SCROLLS: Durational Visual Landscapes



These scroll works function as durational visual landscapes that unfold through score, movement, memory, and accumulation. Extending from twenty to fifty feet in length, they exceed the scale of a single glance, inviting movement between detail and overview, proximity and distance. Like landscapes, maps, spectrograms, and ecological systems, they reveal themselves through sequence rather than immediate comprehension. Meaning emerges through travel—of the body, the eye, and memory itself.

Constructed through repeated acts of looking, marking, and revising, the works register changing states of attention across extended periods of time. Built through patterned variation rather than fixed composition, they accumulate shifting relationships across fields of mark, interval, density, and repetition. The works are less concerned with depicting a world than with creating conditions through which changing relationships become visible.

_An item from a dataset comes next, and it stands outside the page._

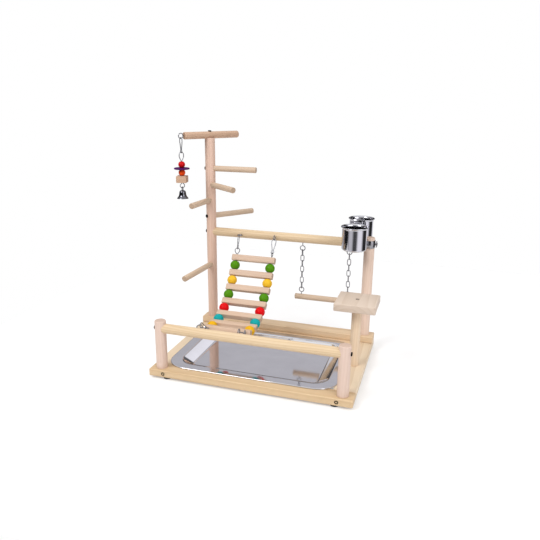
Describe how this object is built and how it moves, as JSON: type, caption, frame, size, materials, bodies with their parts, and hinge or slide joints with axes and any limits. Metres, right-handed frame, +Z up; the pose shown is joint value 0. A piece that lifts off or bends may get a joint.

The paper scrolls accumulate through successive acts of inscription, notation, and response. The woven scrolls accumulate through the physical construction of the field itself. One records duration on the surface; the other embeds duration within structure. Though materially distinct, both operate through extended processes of accretion, allowing time to become legible through repetition, variation, and sustained attention.

Each scroll functions simultaneously as notation, score, and record of action. Developed in collaboration with the improvisational multi-instrumentalist Solomon Kimrey, the works establish structures through which drawing and sound evolve together. Marks establish intervals, rhythms, densities, and points of orientation that become frameworks for improvisation and exchange. Drawing and sound continually extend and reinterpret one another.

The scroll format is central to this inquiry. Unlike framed images, which present themselves all at once, scrolls preserve continuity while revealing themselves gradually. They resist instantaneous viewing. Viewers encounter only portions at any given moment and must construct understanding through movement, memory, and return. At close range, details emerge while the larger field disappears. At a distance, broader structures become visible while individual marks dissolve. Neither perspective is complete. Understanding develops through continual movement between scales.

Rather than depicting landscapes, these works behave like landscapes. They must be traversed. They invite close looking, distant looking, and looking across. Like ecological systems, topographic surveys, satellite imagery, or moving through terrain, they reveal different forms of knowledge at different scales. The closer one moves, the more complexity appears. The further one steps back, the more detail is compressed. There is no final vantage point from which the work can be fully possessed.

The works emerge from a sustained fascination with accumulation, scale, and the ways complex systems reveal themselves gradually through attention and duration. They acknowledge that most systems—ecological, material, social, and imaginative—are larger and more complex than any single moment of observation can contain. They invite prolonged looking not in pursuit of mastery, but in recognition that understanding remains partial and unfolding.

The scroll becomes a structure for travel: unfolded, traversed, remembered, and encountered in portions rather than possessed all at once. Every view is partial. Understanding emerges through accumulation rather than mastery.